Khartoum was sacked by the Mahdists (1885–1898), but was restored as the capital after the British forces seized Omdurman and Khartoum on 1 September 1898. During the Anglo-Egyptian condominium (1898–1956), the British rebuilt Khartoum and constructed a series of stone government buildings along the Nile waterfront, flanking the imposing governor-general's house. They planned the city streets to resemble Union Jacks, built distinct residential quarters for Europeans and Sudanese, opened Gordon Memorial College in 1903, and established an industrial zone. A railway bridge across the Blue Nile was opened in 1909. The population grew rapidly from 30,000 in 1930 to 96,000 at the time of independence.
Since independence the principal government offices, embassies, European-style hotels, airport, offices, shops, and villas have been located in Khartoum; so has the University of Khartoum (known until independence on 1 January 1956 as Gordon Memorial College). By 1973, a third of a million people lived in Khartoum; in 2003 the total exceeded two million. Wealthy merchants live in palatial houses in al-Riyadh district, just across the highway from impoverished slums and squatter housing.
Omdurman, located on the southern side of the junction of the White and Blue Niles, served as the capital of the Sudan during the Mahdist period. As many as a quarter million people lived there during the 1890s. As the place where the Mahdi died, it had a special sanctity. The British initially emptied the city, but it grew to a sprawling residential area with some one million inhabitants. It has traditional-style housing: The wealthier areas have stone and brick villas with courtyards and gardens hidden from the street by high walls, and the poorer
areas consist of mud-brick huts in walled-off compounds along dirt roads. Different ethnic groups tend to live in distinct quarters, with a large public market serving the entire city. The government periodically razes districts filled with migrants from the west and internally displaced people from the south, in an attempt to force them out of the city. The parliament building, television and radio stations, and major academic institutions such as Omdurman Islamic University and al-Ahfad College for Women are located there. The headquarters of the leading political parties and religious movements, notably the Ansar and its Umma party and the Khatmiyya brotherhood and its Democratic Unionist party, are in Omdurman. The skyline is dominated by the silver-colored dome of the Mahdi's tomb and its adjacent great mosque, destroyed by British gun-boats in 1898 but rebuilt in the 1940s.

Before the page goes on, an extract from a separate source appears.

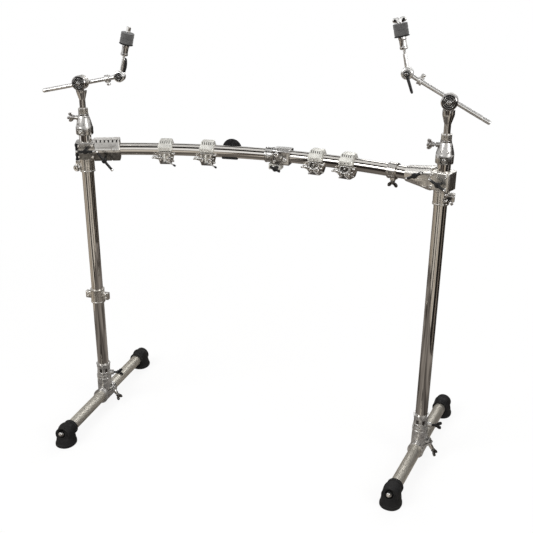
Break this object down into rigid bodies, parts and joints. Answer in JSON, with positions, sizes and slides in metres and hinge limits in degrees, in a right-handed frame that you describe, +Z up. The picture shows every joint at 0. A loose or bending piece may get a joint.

Khartoum North (Halfaya, Khartoum Bahri), located on the north bank of the Blue Nile, was the site of two small villages before the Turko-Egyptian occupation. It contained the encampment of the Khatmiyya sufi order during that period. Destroyed by the Mahdists, it was completely rebuilt by the British and contained the terminus for the railway from Egypt, which reached the capital in 1899. Spurs to Port Sudan in the east and to Sennar, farther south, opened in 1909. The railway was extended west to al-Ubayd in 1911. Today, two bridges link Khartoum North to Khartoum and Omdurman. Khartoum North's location at the junction of those lines provided a base for the rapid growth of industry and residential areas. The main manufacturing industries are located there as well as extensive middle-class and squatter housing areas. By 2002, about a half million people lived in Khartoum North, as against 40,000 in 1956 and 151,000 in 1973.
Bibliography
Hall, Marjorie, and Ismail, Bakhita Amin. Sisters under the Sun: The Story of Sudanese Women. London: Longman, 1981.
Holt, P. M., and Daly, M. W. The History of the Sudan. Boulder, CO: Westview Press, 1979.
Lobban, Richard A., Jr.; Kramer, Robert S.; and Fluehr-Lobban, Carolyn. Historical Dictionary of the Sudan, 3d edition. Lanham, MD: Scarecrow Press, 2002.
Simone, T. Abdou Maliqalim. In Whose Image? Political Islam and Urban Practices in Sudan. Chicago: University of Chicago Press, 1994.